Paul Goble
Staunton,
January 11 – One of the most threatening trends in the increasingly
interconnected world, Israeli-based Russian commentator Leonid Nevzlin says, is
that the US has abdicated its role in the struggle for human rights and stopped
exporting democracy at a time when Russia and China are dramatically increasing
their efforts to export authoritarianism.
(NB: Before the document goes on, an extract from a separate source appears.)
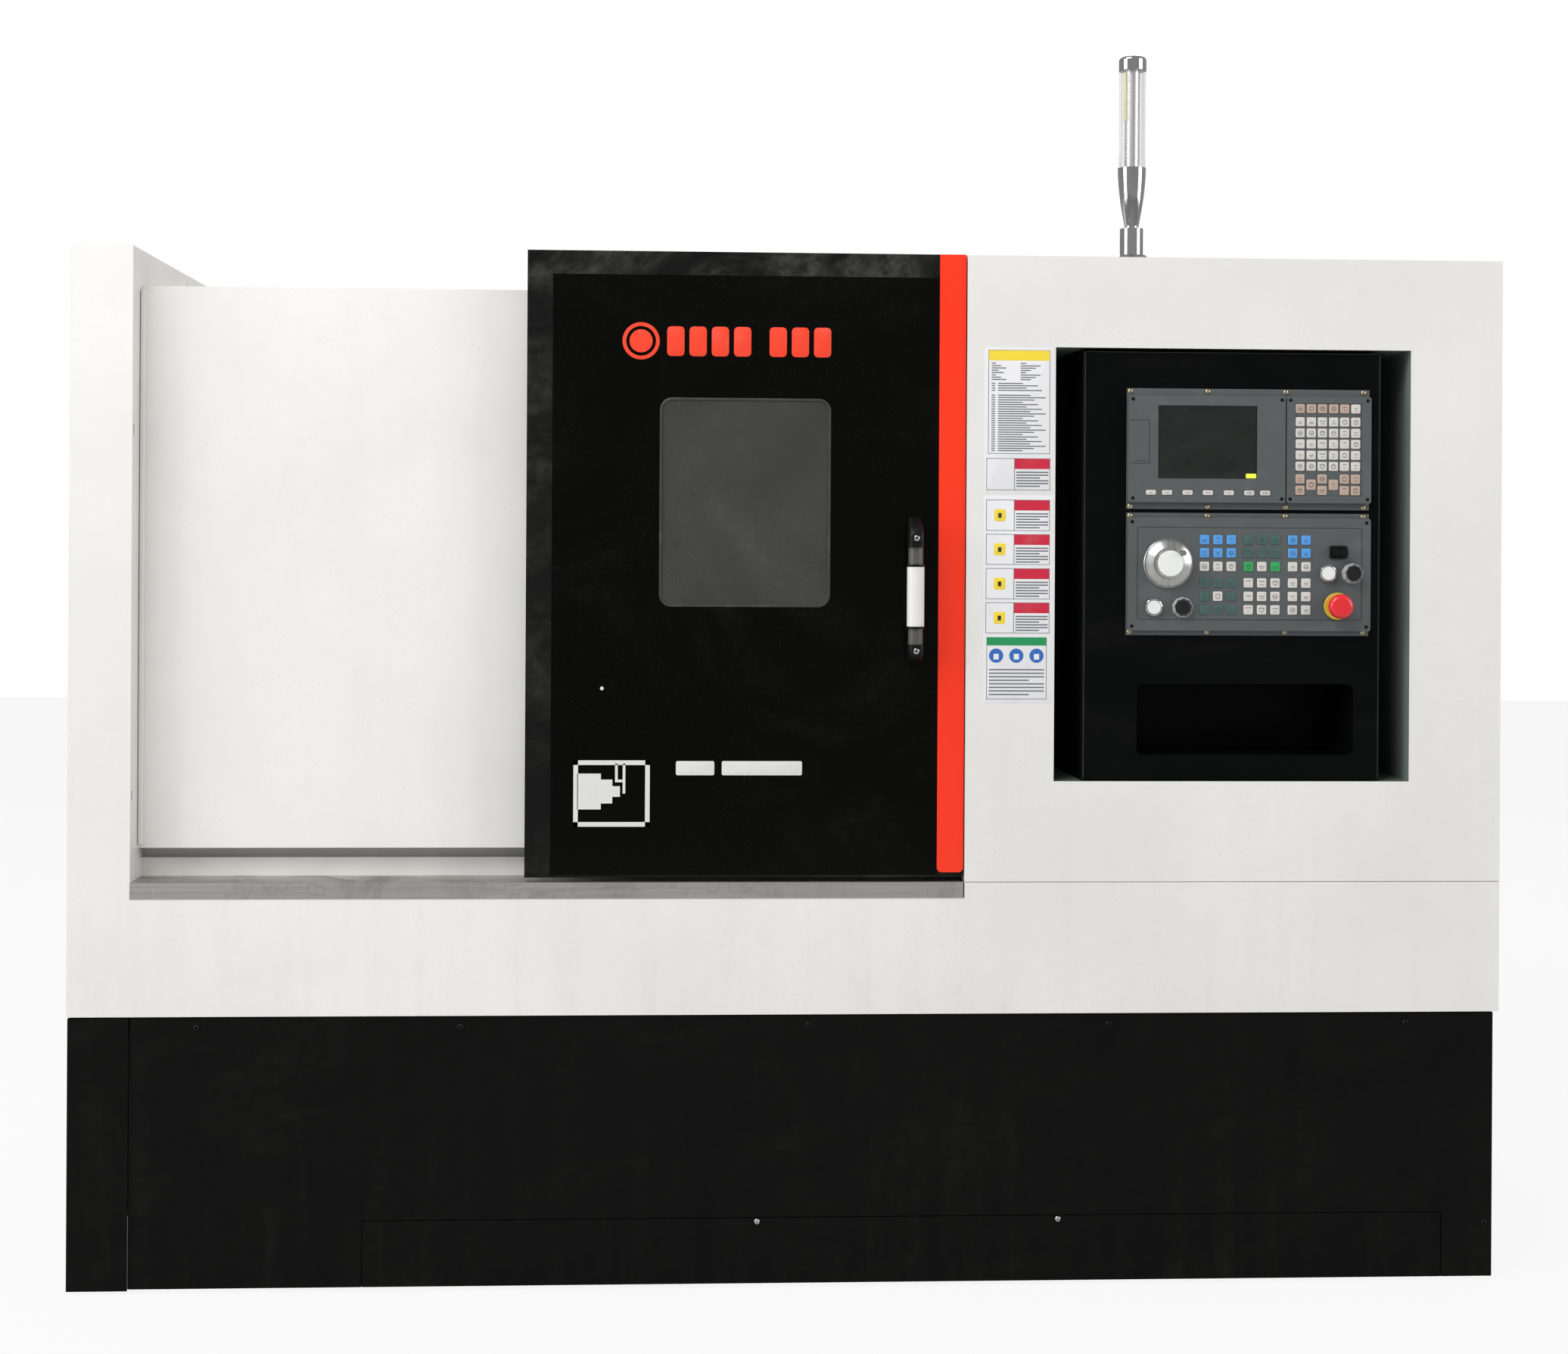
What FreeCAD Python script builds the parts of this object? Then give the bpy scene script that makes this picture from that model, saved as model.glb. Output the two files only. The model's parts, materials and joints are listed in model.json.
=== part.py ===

Nevzlin’s observation comes in response
to a Freedom House report which concludes that over the last 12 years, its freedom
index has continuously falling, especially with respect to elections and
freedom of the press (kasparov.ru/material.php?id=5C3846DB7EC3A).
A quarter of a
century ago, it seemed to many, the Russian commentator says, that “totalitarianism
had receded into the past and that democracy had taken firm roots. But now one
can see a reverse process,” with the successes of several decades ago not holding
or even being completely turned around.
“The
two main anti-democratic centers are Russia and China,” Nevzlin says. “Both not
only have turned to repression at home but are exporting their harmful
influence into other countries which are copying their behavior and share their
contempt for democracy.” That trend undermines economic growth and threatens
international security.
Historically,
the United States was the leader in exporting democracy to other countries, he
and Freedom House point out. But in 2017, the Trump Administration “by its
words and actions showed its desire to dispense with the principles which
American leaders for the last seven decades have been guided by.”
President
Donald Trump expressed his admiration for “the most odious dictators and even
has been ready to be friends with them,” Nevzlin says. “The result has been the
inability and unwillingness of the Us to promote democracy by means of
effectively opposing Russia and China.”
That
has put at risk “democratic values in the US itself,” the commentator says. And
Russia and China have taken advantage of this, not simply to get away with
their own authoritarianism which Trump doesn’t criticize or oppose but to
promote their systems as models for others, something the US is doing ever less
to counter.
“Democracy
is the lot of well-off free countries where corruption has been reduced to a
minimum and the states themselves are open for new ideas and possibilities,” Nevzlin
continues. “But in our time, it has become difficult to support democracy in
some countries given the absence of democracy in others.”
“The
realities of globalization,” he concludes, mean that all countries are
interconnected, for good as in the past or for ill now.